As many as 43% of J&K's people prefer independence. The proportion is a high 75% to 95% in the Valley. There's all-round opposition to militancy (84% to 96% in the Valley) and good support for the India-Pakistan dialogue; 55% believe that dialogue improved their security. The survey may not be perfect, but it's a good pointer.
The successful elections and Pakistan's recent withdrawal of large-scale support to militancy offered another opportunity to build peace and find a Kashmir solution acceptable to India, Pakistan, and the people of J&K and Pakistan-administered Kashmir. But the government lost the chance.
Considerable progress towards resolving the Kashmir issue was made in 2008 -- until the Mumbai attacks. It's imperative to resume the dialogue with Pakistan.
Second, recent violence, including in the 2008 Amarnath imbroglio, and protests against the 2009 Shopian "rape"-and-"murder" of two women, has followed official tactical errors. The Shopian case turned out to be false. But repression of protests, within a climate of distrust, created large-scale turmoil.
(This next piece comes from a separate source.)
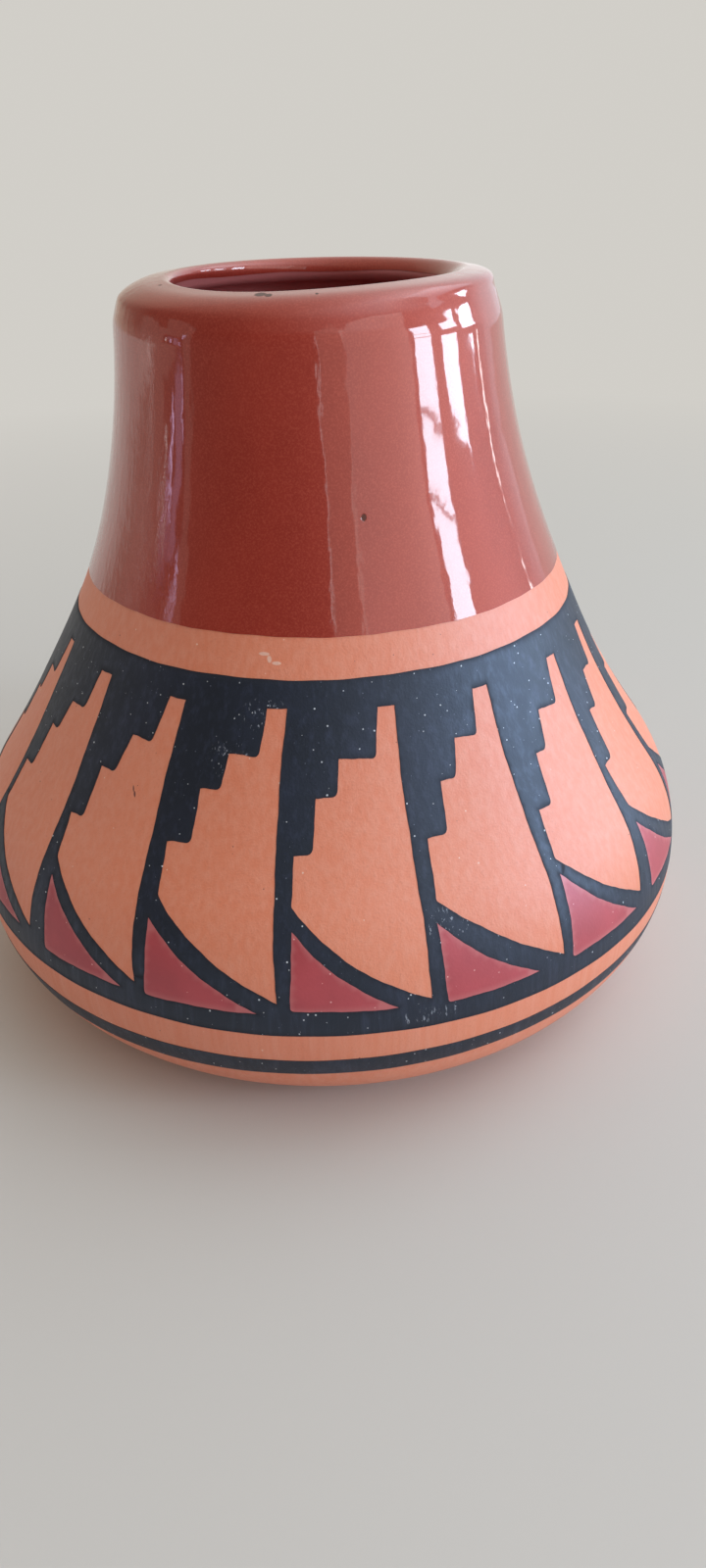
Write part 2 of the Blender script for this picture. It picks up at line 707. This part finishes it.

The new generation of youth grew up in a climate of militancy, repression and rampant unemployment. It faces a bleak future.
The government hasn't created conditions for a better life for young people. For them, pelting stones means defying the Indian state -- necessary for their self-esteem.
Finally, take violent crowd-control. There's no excuse for firing on protesters armed with stones. The principal crowd management methods must be non-lethal, including water-cannons, stun-guns, stink-bombs and tasers (which deliver a stunning, largely harmless, electric shock). Firing can only be the last resort, in self-defence.
The targeting of individuals "to teach them a lesson" must be illegalised and exemplarily punished.
What J&K needs is healing -- and restoration of long-denied citizen rights and freedoms. This should begin with scrapping the Armed Forces (Special Powers) Act and other draconian laws, releasing political prisoners, thinning out security forces, and retraining the state police.
At the same time, India and Pakistan must sincerely try to resolve Kashmir within a soft-borders formula.
Praful Bidwai is an eminent Indian columnist.